Una vez calmada la sala, Rousseff retomó: “Bienvenido, compañero Luiz Inácio, ministro Lula. Cuento con la experiencia del expresidente y la identidad que tiene con este país y su pueblo”, glosó. Después de las ovaciones y las despedidas, el Gobierno se retiró a trabajar, con su flamante nuevo ministro de la Casa Civil al frente.
Poco le duró la tregua. Dos horas después saltó la enésima sorpresa de un culebrón interminable: el juez Itagiba Catta Preta ordenó suspender la toma de posesión de Lula como ministro. Según el juez, el nuevo ministro podría hacer una “intervención indebida” en la policía, la fiscalía y el poder judicial”, por lo que según Catta Preta perdería el aforamiento al que accedía después de su nombramiento.
Según el Gobierno, sin embargo, la medida es discutible y por ello ha recurrido. Según el abogado general de la Unión, José Eduardo Cardozo, Lula “tiene impedido el ejercicio de los actos, pero está investido”, o sea, que no puede ejercer pero tampoco pierde la inmunidad, una de las grandes cuestiones de los últimos días y trasfondo, según la oposición, de su nombramiento como ministro. Aun encima, los jueces han salido a arropar al juez del caso Petrobras, Sérgio Moro, atacado por el Gobierno después de la divulgación de la conversación telefónica entre Lula da Silva y Dilma Rousseff.
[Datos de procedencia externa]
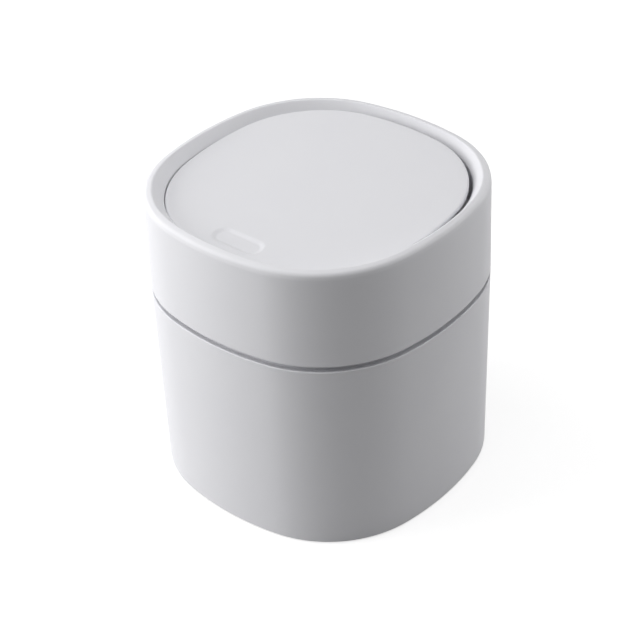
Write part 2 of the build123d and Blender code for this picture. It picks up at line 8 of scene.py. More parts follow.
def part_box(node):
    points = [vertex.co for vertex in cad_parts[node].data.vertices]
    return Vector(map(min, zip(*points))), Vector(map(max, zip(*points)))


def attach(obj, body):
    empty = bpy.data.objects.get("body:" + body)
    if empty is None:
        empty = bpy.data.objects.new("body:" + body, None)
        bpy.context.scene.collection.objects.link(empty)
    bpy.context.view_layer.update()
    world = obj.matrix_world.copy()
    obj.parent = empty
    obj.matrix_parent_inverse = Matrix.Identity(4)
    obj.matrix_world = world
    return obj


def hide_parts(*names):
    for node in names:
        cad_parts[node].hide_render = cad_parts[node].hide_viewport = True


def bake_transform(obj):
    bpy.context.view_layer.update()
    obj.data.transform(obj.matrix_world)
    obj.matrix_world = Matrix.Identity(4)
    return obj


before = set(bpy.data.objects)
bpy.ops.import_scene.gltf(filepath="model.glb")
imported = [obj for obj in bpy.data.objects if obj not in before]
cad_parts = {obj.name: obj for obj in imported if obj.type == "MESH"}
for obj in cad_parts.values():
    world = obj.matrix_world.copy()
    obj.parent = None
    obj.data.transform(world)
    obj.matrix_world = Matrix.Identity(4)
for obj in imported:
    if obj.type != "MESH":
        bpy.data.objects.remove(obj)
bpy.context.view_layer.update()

Tampoco le ha ido bien el día en lo político: la puesta de largo del regreso de Lula estuvo marcado por la ausencia del vicepresidente del gobierno, Michel Temer, líder del PMDB, partido con varias facciones pero que ha actuado como aliado en la mayor parte de la legislatura. Hace una semana el PMDB anunció que en treinta días decidirían si salían del Gobierno. El gesto de Temer apunta a que no les hará falta agotar ese plazo.
Lo denota también la rapidez con que se ha formado la comisión especial de impeachment contra Dilma Rousseff, a las 15.30 de la larga jornada brasileña, sumando un nuevo revés que, aunque esperado, deja a la presidenta a expensas de su defensa y en una votación en el plenario del Congreso en unas semanas. De nuevo hay un hombre del PMDB manejando los hilos de su proceso de destitución: Eduardo Cunha.
La llegada de Lula supone la última carta de la presidenta para intentar recabar apoyos y evitar la impugnación de su mandato. Creen que lo puede hacer por el capital político que aún amasa. Pero aún queda la calle, y está más caliente que nunca. El domingo salieron más de tres millones de personas a las calles en un acto organizado, pero lo verdaderamente preocupante para el Gobierno es la capacidad de generar manifestaciones espontáneas como las que se vivieron en la noche del miércoles y a lo largo del jueves.
Poco numerosas, pero impenitentes en sus demandas de renuncia de la presidenta y del nuevo ministro y que han llegado a enfrentarse a seguidores del PT. La fractura en la sociedad es evidente pero la llegada de Lula al gobierno, si es que el juez lo permite, lejos de unir, ha ampliado la división y la bunkerización del ejecutivo. Ahora el gobierno lucha, más que nunca, contra todos.